In [7]:
import base64
import boto3
import logging
import nest_asyncio
import operator
import os
import re
import time
import uuid

from botocore.config import Config
from collections import defaultdict
from dotenv import load_dotenv
from IPython.display import display, HTML
from llama_index.embeddings.openai import OpenAIEmbedding
from llama_index.llms.anthropic import Anthropic
from llama_index.llms.openai import OpenAI
from langchain_core.messages import AIMessage, BaseMessage, HumanMessage
from langchain_core.output_parsers import JsonOutputParser, StrOutputParser
from langchain_core.runnables import Runnable, RunnablePassthrough
from langchain_core.runnables.graph import CurveStyle, MermaidDrawMethod
from langgraph.graph import END, StateGraph
from langchain.prompts import PromptTemplate
from langchain.schema.runnable import RunnablePassthrough
from langchain_core.tools import StructuredTool
from typing import Annotated, Dict, List, Sequence, TypedDict, DefaultDict, Any, Optional
from typing_extensions import TypedDict

In [2]:
logger = logging.getLogger(__name__)

if not logger.hasHandlers():
    logger.setLevel(logging.INFO)
    handler = logging.StreamHandler()
    formatter = logging.Formatter('%(levelname)s - %(message)s')
    handler.setFormatter(formatter)
    logger.addHandler(handler)

### Loading of LLMs and Embedding Models

In [3]:
load_dotenv()

CLAUDE_API_KEY = os.getenv('CLAUDE_API_KEY')
OPENAI_API_KEY = os.getenv('OPENAI_API_KEY')

In [4]:
openai = OpenAI(model="gpt-3.5-turbo-0125", openai_api_key=OPENAI_API_KEY, temperature=0.0, streaming=True)

In [5]:
# bge_embed_model = TextEmbedding(model_name="BAAI/bge-large-en-v1.5")
openai_embed_model = OpenAIEmbedding(model_name="text-embedding-3-small")

### Define GraphState's Storage Parameters

In [6]:
class GraphState(TypedDict):
    """
    Represents the state of a graph.

    Attributes:
        query (str): The user query
        expanded_queries (List[str]): The expanded queries generated by the agent
        agent (str): The agent responsible for decision making/answer generating
        context (str): The context retrieved from the DB
        answer (str): The answer generated by the agent
    """
    query: str
    expanded_queries: List[str]
    agent: str
    context: str
    answer: str

### Define Agents
1. Query Expansion Agent
2. Retrieval Agent
3. Grading Agent
4. Answer Generation

In [None]:
def query_expansion(query: str) -> List[str]:
    """
    Expands a query using LLM

    Args:
        query (str): The user query

    Returns:
        List[str]: The expanded queries
    """
    prompt = """You are a creative AI assistant specializing in expanding user queries to make them more comprehensive and diverse.
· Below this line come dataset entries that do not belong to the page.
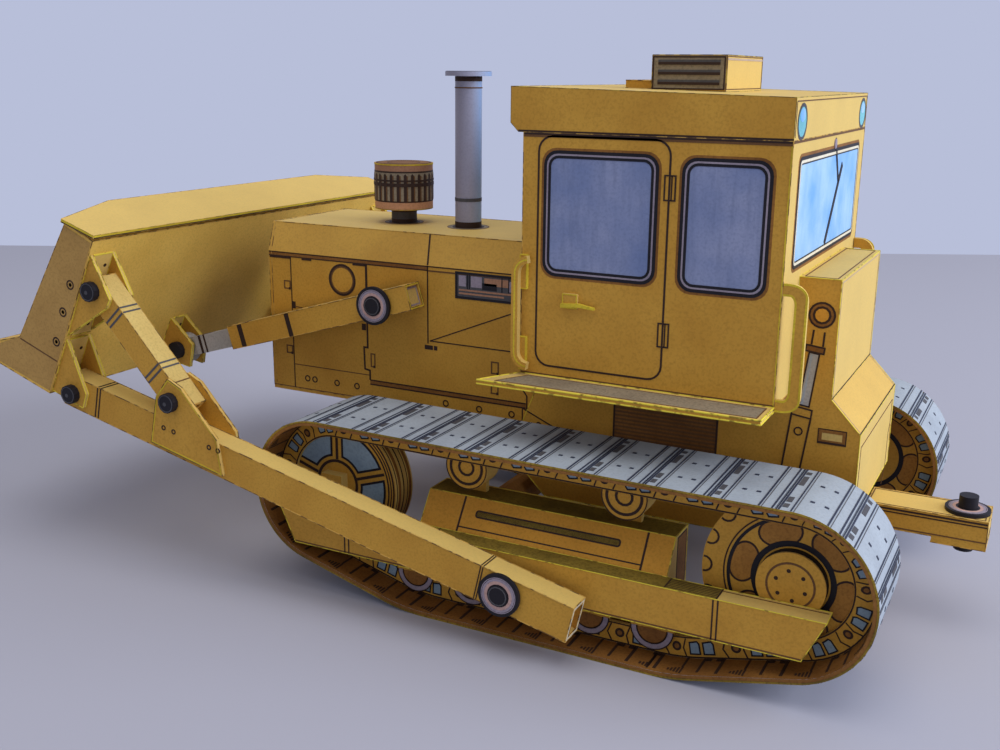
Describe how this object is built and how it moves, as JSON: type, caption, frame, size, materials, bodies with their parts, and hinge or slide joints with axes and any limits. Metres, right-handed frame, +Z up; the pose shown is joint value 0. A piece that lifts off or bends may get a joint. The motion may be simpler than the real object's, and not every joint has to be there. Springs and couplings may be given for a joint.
{
  "type": "card scale model of a crawler bulldozer",
  "caption": "Printed-card scale model of a crawler bulldozer with a square cab, a raised blade on push arms and struts, lift cylinders and a drawbar.",
  "frame": {"origin": "on the table, under the middle of the model's box", "axes": "+X forward to the blade, +Y to the left, +Z up"},
  "size_m": [0.1716, 0.0928, 0.088],
  "materials": {
    "ochre_card": "printed card, matt",
    "brown_card": "printed card, matt",
    "shoe_card": "printed card, matt",
    "grey_card": "printed card, matt",
    "black_pin": "blackened rolled paper, matt"
  },
  "bodies": {
    "chassis": {"hood_shell": "ochre_card", "hood_front": "ochre_card", "belly_plate": "ochre_card", "rear_body": "ochre_card", "cab_walls": "ochre_card", "cab_roof": "ochre_card", "cab_floor": "ochre_card", "roof_vent": "ochre_card", "roof_hatch": "ochre_card", "running_boards": "ochre_card", "handrails_front": "ochre_card", "handrails_rear": "ochre_card", "exhaust": "grey_card", "precleaner": "ochre_card", "drawbar": "ochre_card", "hitch_pin": "black_pin", "idlers": "brown_card", "sprockets": "brown_card", "carrier_rollers": "ochre_card", "lower_rollers": "grey_card", "cross_axles": "brown_card", "trunnions": "black_pin", "lift_pivots": "black_pin", "track_shoes_left": "shoe_card", "track_shoes_right": "shoe_card", "track_links_left": "brown_card", "track_links_right": "brown_card", "track_frame_left": "ochre_card", "track_frame_right": "ochre_card", "beam_left": "ochre_card", "beam_right": "ochre_card"},
    "blade_frame": {"blade_shell": "ochre_card", "blade_cover": "ochre_card", "cutting_edge": "ochre_card", "blade_brackets": "ochre_card", "blade_pins": "black_pin", "push_arm_left": "ochre_card", "push_arm_right": "ochre_card", "strut_left": "ochre_card", "strut_right": "ochre_card"},
    "lift_barrel_left": {"lift_barrel_left": "ochre_card"},
    "lift_barrel_right": {"lift_barrel_right": "ochre_card"},
    "lift_rod_left": {"lift_rod_left": "grey_card"},
    "lift_rod_right": {"lift_rod_right": "grey_card"}
  },
  "joints": [
    {"name": "blade_lift", "type": "hinge", "parent": "chassis", "child": "blade_frame", "pos_m": [-0.02278, 0, 0.0103], "axis": [0, -1, 0], "range_deg": [-17.5, 3]},
    {"name": "lift_pivot_left", "type": "hinge", "parent": "chassis", "child": "lift_barrel_left", "pos_m": [0.01542, 0.017, 0.0456], "axis": [0, -1, 0], "range_deg": [-23.6, 4.2]},
    {"name": "lift_slide_left", "type": "slide", "parent": "lift_barrel_left", "child": "lift_rod_left", "axis": [0.9595, 0, -0.2816], "range_m": [-0.0028, 0.015]},
    {"name": "lift_pivot_right", "type": "hinge", "parent": "chassis", "child": "lift_barrel_right", "pos_m": [0.01542, -0.017, 0.0456], "axis": [0, -1, 0], "range_deg": [-23.6, 4.2]},
    {"name": "lift_slide_right", "type": "slide", "parent": "lift_barrel_right", "child": "lift_rod_right", "axis": [0.9595, 0, -0.2816], "range_m": [-0.0028, 0.015]}
  ],
  "couplings": [
    {"joint": "lift_pivot_left", "follows": "blade_lift", "ratio": 1.3426},
    {"joint": "lift_slide_left", "follows": "blade_lift", "m_per_rad": -0.04824},
    {"joint": "lift_pivot_right", "follows": "blade_lift", "ratio": 1.3426},
    {"joint": "lift_slide_right", "follows": "blade_lift", "m_per_rad": -0.04824}
  ]
}
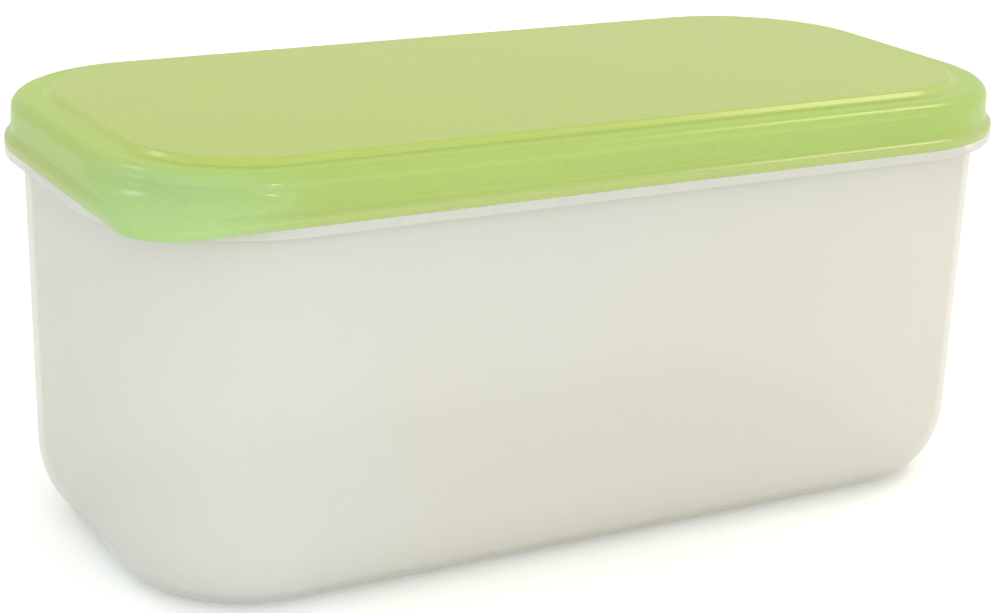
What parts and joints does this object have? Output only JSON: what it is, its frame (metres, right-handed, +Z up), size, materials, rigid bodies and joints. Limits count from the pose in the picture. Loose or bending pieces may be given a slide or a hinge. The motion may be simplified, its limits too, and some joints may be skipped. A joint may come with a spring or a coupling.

Your goal is to generate multiple variant queries based on the initial user query, capturing different aspects, synonyms, related terms, and broader or narrower contexts. Ensure that the expanded queries are relevant, diverse, and avoid repetition.

    ### Instructions:
    1. Take the initial query provided by the user.
    2. Generate 3 variant queries that explore different interpretations, related topics, or alternative phrasings.
    3. Ensure the variants cover a range of specific to broad scopes and use synonyms or related terms.
    4. Avoid repeating the same information or using overly similar phrasing.
    5. Output the expanded queries in a JSON format, following the examples provided.
    6. Do not include any preamble, explanation, or additional information beyond the expanded queries in the given JSON format.

    ### Examples:
    Query: "machine learning algorithms"  
    Response:  
    {{
        "expanded_queries": [
            "types of machine learning algorithms",
            "applications of supervised learning techniques",
            "deep learning vs traditional machine learning approaches"
        ]
    }}

    ### Your Task:
    - Query: "{{query}}"
    - Response:
    """
    
    prompt_template = PromptTemplate(
        template=prompt,
        input_variables={"query": query}
    )
    
    chain = prompt_template | openai | JsonOutputParser()
    query_list = chain.invoke({"query": query})
    return query_list["expanded_queries"]